James' game is about a lot more than just scoring, of course. He won the Eastern Conference Player of the Week award for games played from February 19-24, the third time this season and 13th time in his career that he has received this honor. James set a career-high by having double doubles in four straight games and he became the first player since Wilt Chamberlain (March 16-20, 1968) to average at least 28.8 ppg, 12.3 rpg and 10.5 apg in a four game span. James had at least 25 points, 13 rebounds and eight assists in each of the first three games of that week; only Chamberlain and Oscar Robertson have ever reached those each of those levels in three consecutive games. James had triple doubles on February 19 versus Houston and on February 20 at Indiana. That is the second time this season that James has had triple doubles on consecutive days, the first time anyone has done that since Magic Johnson (1988). James now has 16 career triple doubles; he is the third youngest player to record 15 triple doubles, trailing only Robertson and Johnson.
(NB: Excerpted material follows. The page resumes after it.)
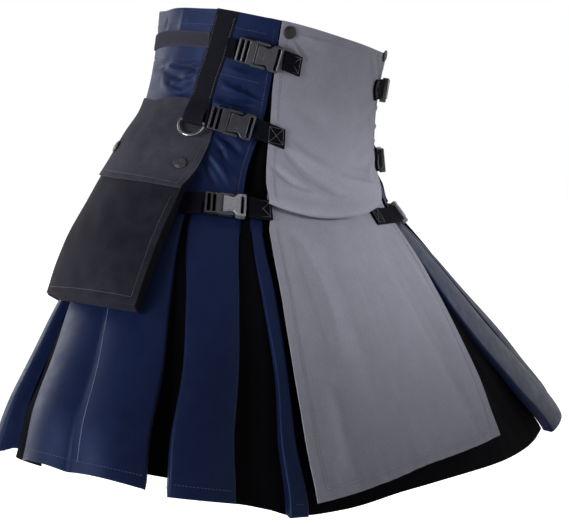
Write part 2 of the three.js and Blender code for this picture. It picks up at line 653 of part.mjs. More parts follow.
function buildStrap(strap, side, label) {
  const frame = buckleFrame(strap, side);
  const femaleLength = strap.length * BUCKLE.femaleShare;
  const maleLength = strap.length - femaleLength - SEAM_GAP;
  const hold = new THREE.Group();
  hold.applyMatrix4(new THREE.Matrix4().makeBasis(frame.forward, frame.up, frame.outward));
  hold.position.copy(frame.centre).addScaledVector(frame.forward, strap.length / 2 - femaleLength);
  kilt.add(hold);
  addMesh(`${strap.name}_buckle_female_${label}`, femalePlate(femaleLength), 'plastic', hold);
  const ladder = malePlate(maleLength, femaleLength);
  const male = addMesh(`${strap.name}_buckle_male_${label}`, ladder, 'plastic', hold);
  male.position.set(-SEAM_GAP, 0, (BUCKLE.thick - BUCKLE.ladderThick) / 2);

  // The webbing on the yoke runs up to the ladder, and the tab from the end bar on to the apron
  const reach = turn(strap.length / 2 + strap.clear, side * frame.middle, strap.down);
  const farAngle = frame.middle + reach;
  const nearAngle = frame.middle - reach;
  const thick = 2 * WEBBING_THICK;
  const barHeight = strap.stand + BUCKLE.thick / 2 + thick / 2;
  const baseOut = (angle) => {
    const t = (strap.root - Math.abs(angle)) / (strap.root - farAngle);
    return lerp(strap.base + thick, barHeight, t ** 1.5);
  };
  const tabOut = (angle, down) => {
    const t = Math.min(1, (nearAngle - Math.abs(angle)) / TAB_SETTLE);
    return lerp(barHeight + 1.2, apronOut(angle, down) + strap.lay + thick, Math.max(0, t));
  };
  const strip = (name, from, to, count, outAt) => {
    const angles = steps(side * from, side * to, count).sort((a, b) => a - b);
    const geometry = webbingStrip(angles, () => strap.down, outAt, WEBBING, thick);
    addMesh(`${strap.name}_${name}_${label}`, geometry, 'webbing');
  };
  strip('strap', strap.root, farAngle, 3, baseOut);
  strip('tab', nearAngle, side < 0 ? strap.tip : strap.tipLeft, 6, tabOut);
}

// Cargo pocket: a bellows front that turns in at its sides and bottom, under a flap held by two snaps
const pocketColumn = {};
for (const key of ['front', 'frontDown', 'rear', 'rearDown', 'out']) {
  pocketColumn[key] = column(POCKET, key, 'at');
}
const pocketOut = (v) => pocketColumn.out(v);

function pocketPoint(side, u, v, out) {
  const angle = lerp(pocketColumn.front(v), pocketColumn.rear(v), u);
  const down = lerp(pocketColumn.frontDown(v), pocketColumn.rearDown(v), u);
  return place(side * angle, down, out);
}

// Rows of a pocket piece, from the wearer's right to their left
function pocketRow(side, us, point) {
  const row = us.map(point);
  return side < 0 ? row.reverse() : row;
}

function buildPocket(side, label) {
  const us = steps(0, 1, 8);
  const across = [{ u: 0, back: true }, ...us.map((u) => ({ u, back: false })), { u: 1, back: true }];
  const crown = (u) => 3 * Math.sin(Math.PI * u);
  const vs = [POCKET_TOP, 0.25, 0.37, 0.5, 0.65, 0.8, 0.92, 1.0];
  const rows = vs.map((v) => pocketRow(side, across, ({ u, back }) => {
    const front = pocketOut(v) + crown(u) * Math.min(1, v * 2);
    return pocketPoint(side, u, v, back ? Math.min(POCKET_BACK, front - 3.6) : front);
  }));
  rows.push(pocketRow(side, across, ({ u }) => pocketPoint(side, lerp(0.02, 0.98, u), 1.0, POCKET_BACK)));
  addMesh(`pocket_${label}`, wall(rows, CLOTH), 'canvas');

  const flapRows = [0, 0.04, 0.1, 0.2, 0.3, FLAP_END].map((v) => pocketRow(side, us, (u) => {
    const sag = v === FLAP_END ? 0.008 * Math.sin(Math.PI * u) : 0;
    return pocketPoint(side, u, v + sag, pocketOut(v) + FLAP_OVER + crown(u) * Math.min(1, v * 2));
  }));
  addMesh(`pocket_flap_${label}`, wall(flapRows, CLOTH), 'canvas');

  for (const [name, u, v] of [['front', 0.14, 0.262], ['rear', 0.88, 0.255]]) {
    const out = pocketOut(v) + FLAP_OVER + crown(u) * v * 2;
    buildSnap(`pocket_snap_${name}_${label}`, pocketPoint(side, u, v, out), snapNormal(side, u, v), 0.8);
  }
}

function snapNormal(side, u, v) {
  const out = (s, t) => pocketPoint(side, s, t, pocketOut(t) + FLAP_OVER + 3 * Math.sin(Math.PI * s) * t * 2);
  const across = out(u + 0.05, v).sub(out(u - 0.05, v)).multiplyScalar(side);
  const along = out(u, v + 0.03).sub(out(u, v - 0.03));
  return along.cross(across).normalize();
}

// A domed snap cap on its cloth
function buildSnap(name, point, normal, gap) {
  const profile = [
    [0, 0], [SNAP_RADIUS * 0.5, 0], [SNAP_RADIUS * 0.92, 0], [SNAP_RADIUS, 0.9], [SNAP_RADIUS * 0.9, 2.0],
    [SNAP_RADIUS * 0.55, 2.7], [0, 2.9],
  ].map(([x, y]) => new THREE.Vector2(x, y));
  const geometry = new THREE.LatheGeometry(profile, 14);
  geometry.deleteAttribute('normal');
  geometry.deleteAttribute('uv');
  const merged = mergeVertices(geometry, 1e-4);
  merged.computeVertexNormals();
  const snap = addMesh(name, merged, 'plastic');
  snap.quaternion.setFromUnitVectors(new THREE.Vector3(0, 1, 0), normal);
  snap.position.copy(point).addScaledVector(normal, gap);
}

function buildApronSnap(side, label) {
  const angle = side * 32.1;
  const down = -0.5;
  const out = apronOut(angle, down);
  const point = place(angle, down, out);
  const normal = place(angle, down, out + 5).sub(point).normalize();
  buildSnap(`apron_snap_${label}`, point, normal, 0.5);
}

buildYoke();
buildUnderApron();
PLEATS.forEach(buildPleat);
INSETS.forEach(buildInset);
buildApron();
buildWaistBand();
for (const [side, label] of [[-1, 'right'], [1, 'left']]) {
  buildHanger(side, label);
  buildRing(side, label);
  STRAPS.forEach((strap) => buildStrap(strap, side, label));
  buildPocket(side, label);
  buildApronSnap(side, label);
}

export default kilt;
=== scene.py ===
"""A utility kilt, filled out as if worn: its cloth, webbing, buckles, snaps, rings and sewing.

Sizes are millimetres until a mesh is made, which is in metres like the frame. Angles are degrees round the
garment from its front, positive to the wearer's left, and `down` is the depth below the waist.
"""

import math

import bpy
import numpy as np
from mathutils import Matrix, Vector


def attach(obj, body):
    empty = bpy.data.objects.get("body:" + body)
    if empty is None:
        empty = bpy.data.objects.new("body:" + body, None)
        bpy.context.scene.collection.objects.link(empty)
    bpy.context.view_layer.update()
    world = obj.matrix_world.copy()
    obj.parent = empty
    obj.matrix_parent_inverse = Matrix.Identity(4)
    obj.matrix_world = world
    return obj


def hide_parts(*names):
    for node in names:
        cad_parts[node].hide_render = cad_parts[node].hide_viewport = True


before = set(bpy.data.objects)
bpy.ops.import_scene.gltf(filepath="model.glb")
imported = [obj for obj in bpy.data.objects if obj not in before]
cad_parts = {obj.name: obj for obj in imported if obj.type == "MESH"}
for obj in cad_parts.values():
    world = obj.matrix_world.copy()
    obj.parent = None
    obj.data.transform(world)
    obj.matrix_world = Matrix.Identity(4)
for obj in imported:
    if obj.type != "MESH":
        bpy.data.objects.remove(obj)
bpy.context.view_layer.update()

# Driving sizes
CLOTH = 1.5
WEBBING = 25.0
WEBBING_THICK = 1.4
FELL = 214.0
HEM = 552.0
SIDES = ((-1, "right"), (1, "left"))

# Sections of the garment from the waist down
DOWN = [-40, 0, 40, 80, 125, 165, 200, 230, 270, 320, 400, 480, 552, 600]
SECTION = {
    "half": [167, 166, 164, 166, 172, 186, 201, 217, 247, 284, 342, 400, 444, 470],
    "front": [129, 128, 126, 126, 129, 134, 142, 152, 166, 182, 204, 222, 238, 248],
    "back": [129, 128, 126, 126, 131, 140, 148, 158, 170, 184, 202, 212, 218, 226],
    "power": [2, 2, 2, 2, 2, 2, 2.02, 2.05, 2.1, 2.15, 2.2, 2.3, 2.42, 2.42],
    "rise": [0, 0, 0, 0, 0, 0, 0, 2, 7, 14, 28, 40, 50, 56],
    "shift_x": [0, 0, 0, 0, -2, -4, -6, -10, -11, -7, 2, 12, 30, 34],
    "shift_y": [-4, 5, 14, 22, 28, 30, 28, 22, 14, 6, -6, -16, -20, -22],
    "lean_x": [-0.07, -0.08, -0.1, -0.12, -0.12, -0.09, -0.05, -0.03, -0.01, 0, 0, -0.01, -0.015, -0.015],
    "lean_y": [0.2, 0.2, 0.2, 0.2, 0.2, 0.18, 0.14, 0.1, 0.06, 0.04, 0.02, 0, 0, 0],
}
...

How quickly do things change in the NBA? When I covered Cleveland's 95-79 win over Seattle on January 8, I noted how thrilled Cavs reserve Shannon Brown was about being pictured on the cover of the game day program. Of course, he was traded away as part of the big deal that netted Wallace, Smith, Szczerbiak and West, who were each pictured on the cover of the program for the Minnesota game under the tagline, "Welcome to the Family."
This was Cleveland's 22nd sellout in 28 home games but it might have had the fewest media members in attendance of any NBA game that I have covered; I think that a lot of the local Cleveland media are covering the Browns' moves as the free agent market opens and the dreadful Timberwolves obviously do not have a lot of writers and broadcasters documenting their first post-Kevin Garnett season.